Dataset items
........

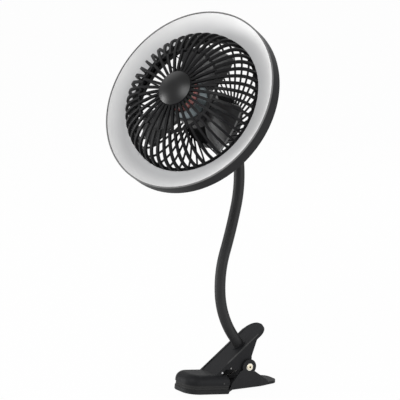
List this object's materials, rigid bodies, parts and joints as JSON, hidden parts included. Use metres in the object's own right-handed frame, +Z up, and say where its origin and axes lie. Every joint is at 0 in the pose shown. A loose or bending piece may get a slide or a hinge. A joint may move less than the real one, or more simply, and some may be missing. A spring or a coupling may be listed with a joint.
{
  "type": "portable camping fan",
  "caption": "Clip-on camping fan: a caged fan inside a white light ring, on a bendable rod neck that stands on a sprung two-jaw clamp.",
  "frame": {"origin": "middle of the lower jaw pad's gripping face, between the closed jaws", "axes": "+Z up and along the neck, +X from the jaws' toe towards the handles, +Y to the clamp's left seen from the handles' side"},
  "size_m": [0.1717, 0.1889, 0.4009],
  "materials": {
    "black_plastic": "fine matte, dark charcoal black",
    "grille_plastic": "fine matte black",
    "blade_plastic": "satin black",
    "pad_rubber": "dull black rubber",
    "neck_rubber": "smooth matte black rubber",
    "steel": "plain turned steel",
    "spring_steel": "dark spring wire",
    "rivet_brass": "worn brass",
    "rivet_nickel": "warm nickel plate",
    "milky_plastic": "milky white, satin",
    "white_board": "white solder mask",
    "led_lens": "pale yellow phosphor",
    "bracket_plastic": "matte dark grey",
    "green_board": "green solder mask",
    "lamination": "stacked silicon steel",
    "copper": "red enamelled copper wire",
    "motor_can": "cool grey plated steel cup",
    "magnet": "dull ferrite",
    "dark_screw": "black oxide",
    "battery_foil": "silver pouch",
    "switch_plastic": "matte black",
    "button_plastic": "satin dark grey",
    "light_pipe": "clear bluish",
    "port_steel": "bright shell"
  },
  "bodies": {
    "lower_clamp": {"lower_lever": "black_plastic", "lower_pad": "pad_rubber", "pivot_rivet": "rivet_brass", "rivet_washers": "rivet_nickel", "spring_spool": "black_plastic", "torsion_spring": "spring_steel"},
    "upper_clamp": {"upper_lever": "black_plastic", "upper_pad": "pad_rubber", "boot_pin": "steel", "pad_pins": "steel", "neck_foot": "steel", "neck_washer": "steel", "neck_nut": "steel", "neck_sleeve_0": "neck_rubber"},
    "neck_link_1": {"neck_core_1": "steel", "neck_sleeve_1": "neck_rubber"},
    "neck_link_2": {"neck_core_2": "steel", "neck_sleeve_2": "neck_rubber"},
    "neck_link_3": {"neck_core_3": "steel", "neck_sleeve_3": "neck_rubber"},
    "neck_link_4": {"neck_core_4": "steel", "neck_sleeve_4": "neck_rubber"},
    "fan_head": {"neck_tail": "steel", "tail_nut": "steel", "neck_sleeve_5": "neck_rubber", "ring_housing": "black_plastic", "ring_back": "black_plastic", "light_diffuser": "milky_plastic", "led_board": "white_board", "leds": "led_lens", "front_grille": "grille_plastic", "hub_cap": "grille_plastic", "rear_grille": "grille_plastic", "motor_bracket": "bracket_plastic", "motor_screws": "steel", "motor_bearings": "steel", "motor_board": "green_board", "motor_stator": "lamination", "motor_windings": "copper", "hub_cover": "black_plastic", "hub_screws": "dark_screw", "battery_cell": "battery_foil", "control_board": "green_board", "button_switches": "switch_plastic", "charge_lights": "light_pipe", "charge_port": "port_steel"},
    "rotor": {"motor_can": "motor_can", "motor_magnets": "magnet", "motor_shaft": "steel", "fan_rotor": "blade_plastic", "rotor_nut": "steel"},
    "fan_switch": {"fan_button": "button_plastic"},
    "light_switch": {"light_button": "button_plastic"}
  },
  "joints": [
    {"name": "clamp_open", "type": "hinge", "parent": "lower_clamp", "child": "upper_clamp", "pos_m": [0.05, 0, 0.0157], "axis": [0, 1, 0], "range_deg": [0, 30], "stiffness_Nm_per_rad": 1, "springref_deg": -45.84, "deforming": ["torsion_spring"]},
    {"name": "neck_bend_1", "type": "hinge", "parent": "upper_clamp", "child": "neck_link_1", "pos_m": [0.04106, 0.00117, 0.0476], "axis": [0, 0.9934, -0.1149], "range_deg": [-30, 30]},
    {"name": "neck_bend_2", "type": "hinge", "parent": "neck_link_1", "child": "neck_link_2", "pos_m": [0.02853, 0.00645, 0.09324], "axis": [-0.9997, 0.0028, 0.0243], "range_deg": [-30, 30]},
    {"name": "neck_bend_3", "type": "hinge", "parent": "neck_link_2", "child": "neck_link_3", "pos_m": [0.03777, 0.01145, 0.13642], "axis": [0, 0.9934, -0.1149], "range_deg": [-30, 30]},
    {"name": "neck_bend_4", "type": "hinge", "parent": "neck_link_3", "child": "neck_link_4", "pos_m": [0.05499, 0.01684, 0.18304], "axis": [-0.9527, 0.0349, 0.302], "range_deg": [-30, 30]},
    {"name": "neck_bend_5", "type": "hinge", "parent": "neck_link_4", "child": "fan_head", "pos_m": [0.05579, 0.02155, 0.24979], "axis": [0.4497, -0.8873, 0.1027], "range_deg": [-30, 30]},
    {"name": "rotor_spin", "type": "hinge", "parent": "fan_head", "child": "rotor", "pos_m": [-0.02201, -0.01142, 0.30559], "axis": [-0.7966, -0.3464, 0.4955], "continuous": true},
    {"name": "fan_button_press", "type": "slide", "parent": "fan_head", "child": "fan_switch", "axis": [-0.7966, -0.3464, 0.4955], "range_m": [0, 0.0006], "stiffness_N_per_m": 1500, "springref_m": -0.0005},
    {"name": "light_button_press", "type": "slide", "parent": "fan_head", "child": "light_switch", "axis": [-0.7966, -0.3464, 0.4955], "range_m": [0, 0.0006], "stiffness_N_per_m": 1500, "springref_m": -0.0005}
  ]
}
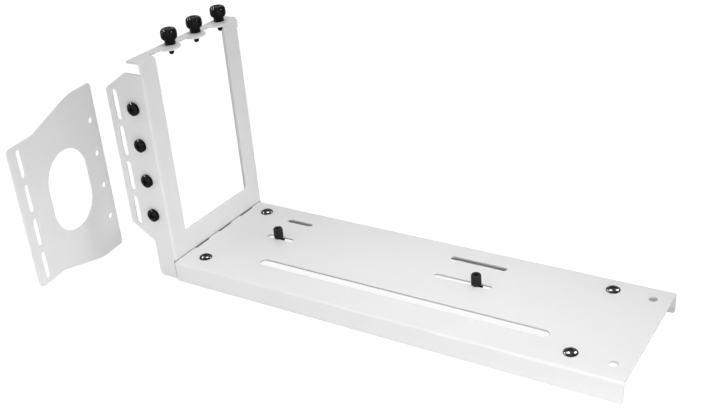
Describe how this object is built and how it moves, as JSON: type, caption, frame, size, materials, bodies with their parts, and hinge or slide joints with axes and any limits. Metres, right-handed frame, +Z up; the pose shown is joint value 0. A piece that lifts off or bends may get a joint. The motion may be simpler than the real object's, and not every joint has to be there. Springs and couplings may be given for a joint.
{
  "type": "graphics card support bracket",
  "caption": "Long low folded tray with an upright windowed frame at one end, ears with thumbscrews on top, slotted side flanges, sliding risers and a loose slotted extension plate.",
  "frame": {"origin": "centre of the whole set's footprint, on the floor it stands on", "axes": "+X along the tray, away from the upright frame; +Y to the rear; +Z up"},
  "size_m": [0.309, 0.1298, 0.1326],
  "materials": {
    "white_coat": "satin white powder coat on folded sheet steel",
    "black_steel": "glossy black finish on small steel hardware"
  },
  "bodies": {
    "bracket": {"frame_bracket": "white_coat", "base_tray": "white_coat", "extension_plate": "white_coat", "wing_screw_1": "black_steel", "wing_screw_2": "black_steel", "wing_screw_3": "black_steel", "wing_screw_4": "black_steel", "tray_screw_left_front": "black_steel", "tray_screw_left_rear": "black_steel", "tray_screw_right_front": "black_steel", "tray_screw_right_rear": "black_steel", "tray_nut_left_front": "black_steel", "tray_nut_left_rear": "black_steel", "tray_nut_right_front": "black_steel", "tray_nut_right_rear": "black_steel"},
    "riser_near": {"riser_standoff_near": "black_steel", "riser_washer_near": "black_steel", "riser_screw_near": "black_steel"},
    "riser_far": {"riser_standoff_far": "black_steel", "riser_washer_far": "black_steel", "riser_screw_far": "black_steel"},
    "thumb_front": {"thumbscrew_front": "black_steel"},
    "thumb_middle": {"thumbscrew_middle": "black_steel"},
    "thumb_rear": {"thumbscrew_rear": "black_steel"}
  },
  "joints": [
    {"name": "riser_near_slide", "type": "slide", "parent": "bracket", "child": "riser_near", "axis": [1, 0, 0], "range_m": [-0.0057, 0.0081]},
    {"name": "riser_far_slide", "type": "slide", "parent": "bracket", "child": "riser_far", "axis": [1, 0, 0], "range_m": [-0.0222, 0.0066]},
    {"name": "thumb_front_turn", "type": "hinge", "parent": "bracket", "child": "thumb_front", "pos_m": [-0.09959, 0.01574, 0.1242], "axis": [0, 0, 1], "continuous": true},
    {"name": "thumb_middle_turn", "type": "hinge", "parent": "bracket", "child": "thumb_middle", "pos_m": [-0.09959, 0.03606, 0.1242], "axis": [0, 0, 1], "continuous": true},
    {"name": "thumb_rear_turn", "type": "hinge", "parent": "bracket", "child": "thumb_rear", "pos_m": [-0.09959, 0.05638, 0.1242], "axis": [0, 0, 1], "continuous": true}
  ]
}
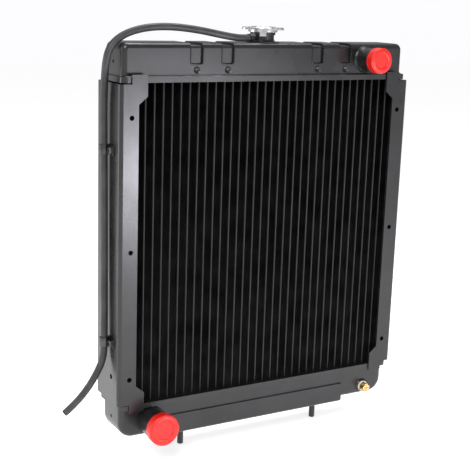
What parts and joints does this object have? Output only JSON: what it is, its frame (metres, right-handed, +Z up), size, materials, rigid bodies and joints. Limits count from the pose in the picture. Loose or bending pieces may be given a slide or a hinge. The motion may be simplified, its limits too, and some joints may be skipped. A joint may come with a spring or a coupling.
{
  "type": "car radiator",
  "caption": "Upright tube-and-fin radiator with pressed tanks, channel side plates, filler neck, pressure cap, overflow hose, drain cock, foot channel and plugged hose tubes.",
  "frame": {"origin": "underside of the foot channel, midway between the two locating pins", "axes": "+Z up, -Y towards the face that carries both hose tubes, +X towards the drain cock's side"},
  "size_m": [0.5069, 0.1094, 0.5881],
  "materials": {
    "black_paint": "satin black paint",
    "core_paint": "thin matt black paint",
    "red_plastic": "semi-gloss",
    "zinc": "bright zinc plated",
    "spring_steel": "plain",
    "black_steel": "black oxide",
    "rubber": "matt",
    "nylon": "natural",
    "brass": "turned"
  },
  "bodies": {
    "radiator": {"clip_nuts": "black_steel", "clip_screws": "black_steel", "core_fins": "core_paint", "core_tubes": "core_paint", "drain_body": "brass", "drain_boss": "black_paint", "drain_washer": "nylon", "filler_neck": "black_paint", "foot_channel": "black_paint", "hose_spring_clamp": "black_steel", "inlet_tube": "black_paint", "left_side_plate": "black_paint", "locating_pins": "black_paint", "lower_clip_cushion": "rubber", "lower_header_plate": "black_paint", "lower_hose_clip": "black_steel", "lower_solder_bead": "black_paint", "lower_tank": "black_paint", "neck_base_ring": "black_paint", "outlet_tube": "black_paint", "overflow_hose": "rubber", "overflow_nipple": "black_paint", "right_side_plate": "black_paint", "upper_clip_cushion": "rubber", "upper_header_plate": "black_paint", "upper_hose_clip": "black_steel", "upper_solder_bead": "black_paint", "upper_tank": "black_paint"},
    "cap": {"cap_shell": "zinc", "cap_friction_disc": "zinc", "cap_rivet": "zinc", "cap_gasket": "rubber", "pressure_spring": "spring_steel"},
    "pressure_valve": {"pressure_valve_plate": "zinc", "pressure_valve_seal": "rubber", "vacuum_spring": "spring_steel"},
    "vacuum_valve": {"vacuum_valve": "zinc"},
    "inlet_cap": {"inlet_transit_cap": "red_plastic"},
    "outlet_cap": {"outlet_transit_cap": "red_plastic"},
    "drain_plunger": {"drain_seal": "rubber"},
    "drain_screw": {"drain_stem": "brass", "drain_knob": "brass"}
  },
  "joints": [
    {"name": "cap_turn", "type": "hinge", "parent": "radiator", "child": "cap", "pos_m": [0, 0, 0.55], "axis": [0, 0, 1], "range_deg": [0, 90]},
    {"name": "pressure_valve_lift", "type": "slide", "parent": "cap", "child": "pressure_valve", "axis": [0, 0, 1], "range_m": [0, 0.003], "stiffness_N_per_m": 2000, "deforming": ["pressure_spring"]},
    {"name": "vacuum_valve_drop", "type": "slide", "parent": "pressure_valve", "child": "vacuum_valve", "axis": [0, 0, -1], "range_m": [0, 0.0015], "stiffness_N_per_m": 300, "deforming": ["vacuum_spring"]},
    {"name": "inlet_cap_pull", "type": "slide", "parent": "radiator", "child": "inlet_cap", "axis": [0, -1, 0], "range_m": [0, 0.03]},
    {"name": "outlet_cap_pull", "type": "slide", "parent": "radiator", "child": "outlet_cap", "axis": [0, -1, 0], "range_m": [0, 0.03]},
    {"name": "drain_travel", "type": "slide", "parent": "radiator", "child": "drain_plunger", "axis": [0, -1, 0], "range_m": [0, 0.0026]},
    {"name": "drain_turn", "type": "hinge", "parent": "drain_plunger", "child": "drain_screw", "pos_m": [0.182, -0.03, 0.0195], "axis": [0, -1, 0], "range_deg": [0, 720]}
  ],
  "couplings": [
    {"joint": "drain_travel", "follows": "drain_turn", "m_per_rad": 0.00019894}
  ]
}
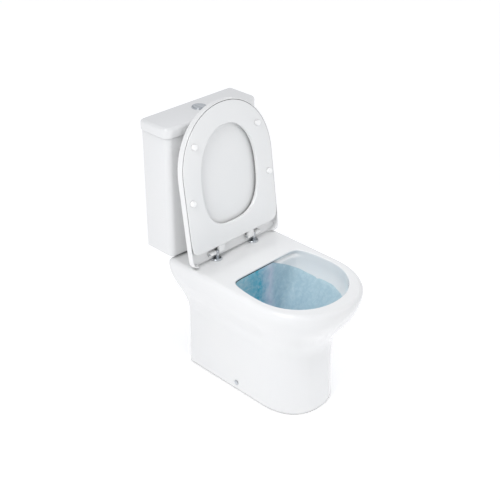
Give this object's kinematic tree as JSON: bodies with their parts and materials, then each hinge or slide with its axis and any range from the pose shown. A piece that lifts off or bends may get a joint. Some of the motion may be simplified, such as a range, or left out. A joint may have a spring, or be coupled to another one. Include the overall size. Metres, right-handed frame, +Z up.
{
  "type": "close coupled toilet",
  "caption": "Close coupled toilet: soft-edged open-back pan, slim cistern with a dual flush button, and a D-shaped seat and cover raised on their hinges.",
  "frame": {"origin": "on the floor, midway between the front of the pan and the back of the cistern, on the middle plane", "axes": "+Z up, +Y towards the wall behind the cistern, +X to the left of a seated user"},
  "size_m": [0.362, 0.65, 0.8652],
  "materials": {
    "china": "gloss",
    "chrome": "polished",
    "seat_plastic": "gloss",
    "soft_buffer": "satin",
    "white_plastic": "satin",
    "grey_plastic": "satin",
    "rubber": "matte",
    "steel": "satin"
  },
  "bodies": {
    "toilet": {"pan": "china", "pan_bowl": "china", "pan_outlet": "china", "cistern_tank": "china", "cistern_lid": "china", "button_collar": "chrome", "button_nut": "grey_plastic", "flush_valve_base": "white_plastic", "flush_valve_seal": "rubber", "flush_valve_backnut": "white_plastic", "flush_valve_tower": "white_plastic", "doughnut_gasket": "rubber", "coupling_bolts": "steel", "coupling_washers": "rubber", "coupling_wing_nuts": "white_plastic", "fill_valve_body": "white_plastic", "fill_valve_washer": "rubber", "fill_valve_nut": "white_plastic", "hinge_bases": "chrome", "hinge_posts": "chrome", "hinge_pins": "steel", "hinge_studs": "steel", "hinge_washers": "rubber", "hinge_nuts": "white_plastic", "floor_brackets": "grey_plastic", "side_screws": "steel", "side_caps": "chrome"},
    "cover": {"cover": "seat_plastic", "cover_hinges": "seat_plastic", "cover_buffers": "soft_buffer"},
    "seat": {"seat": "seat_plastic", "seat_hinges": "seat_plastic", "seat_buffers": "soft_buffer"},
    "full_button": {"full_flush_button": "chrome", "full_push_rod": "white_plastic"},
    "half_button": {"half_flush_button": "chrome", "half_push_rod": "white_plastic"},
    "canister": {"flush_valve_canister": "grey_plastic", "canister_seal": "rubber"},
    "float": {"fill_valve_float": "grey_plastic"}
  },
  "joints": [
    {"name": "cover_hinge", "type": "hinge", "parent": "toilet", "child": "cover", "pos_m": [0, 0.122, 0.423], "axis": [-1, 0, 0], "range_deg": [-98, 0]},
    {"name": "seat_hinge", "type": "hinge", "parent": "cover", "child": "seat", "pos_m": [0, 0.122, 0.423], "axis": [1, 0, 0], "range_deg": [0, 98]},
    {"name": "full_flush_press", "type": "slide", "parent": "toilet", "child": "full_button", "axis": [0, 0, -1], "range_m": [0, 0.006], "stiffness_N_per_m": 1200, "springref_m": -0.004},
    {"name": "half_flush_press", "type": "slide", "parent": "toilet", "child": "half_button", "axis": [0, 0, -1], "range_m": [0, 0.006], "stiffness_N_per_m": 1200, "springref_m": -0.004},
    {"name": "canister_lift", "type": "slide", "parent": "toilet", "child": "canister", "axis": [0, 0, 1], "range_m": [0, 0.024]},
    {"name": "float_rise", "type": "slide", "parent": "toilet", "child": "float", "axis": [0, 0, 1], "range_m": [0, 0.035]}
  ],
  "couplings": [
    {"joint": "canister_lift", "follows": "full_flush_press", "ratio": 4}
  ]
}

........

TO DO = Review the material and copy each line in which the word "JSON" appears.

TASK RESPONSE =
List this object's materials, rigid bodies, parts and joints as JSON, hidden parts included. Use metres in the object's own right-handed frame, +Z up, and say where its origin and axes lie. Every joint is at 0 in the pose shown. A loose or bending piece may get a slide or a hinge. A joint may move less than the real one, or more simply, and some may be missing. A spring or a coupling may be listed with a joint.
Describe how this object is built and how it moves, as JSON: type, caption, frame, size, materials, bodies with their parts, and hinge or slide joints with axes and any limits. Metres, right-handed frame, +Z up; the pose shown is joint value 0. A piece that lifts off or bends may get a joint. The motion may be simpler than the real object's, and not every joint has to be there. Springs and couplings may be given for a joint.
What parts and joints does this object have? Output only JSON: what it is, its frame (metres, right-handed, +Z up), size, materials, rigid bodies and joints. Limits count from the pose in the picture. Loose or bending pieces may be given a slide or a hinge. The motion may be simplified, its limits too, and some joints may be skipped. A joint may come with a spring or a coupling.
Give this object's kinematic tree as JSON: bodies with their parts and materials, then each hinge or slide with its axis and any range from the pose shown. A piece that lifts off or bends may get a joint. Some of the motion may be simplified, such as a range, or left out. A joint may have a spring, or be coupled to another one. Include the overall size. Metres, right-handed frame, +Z up.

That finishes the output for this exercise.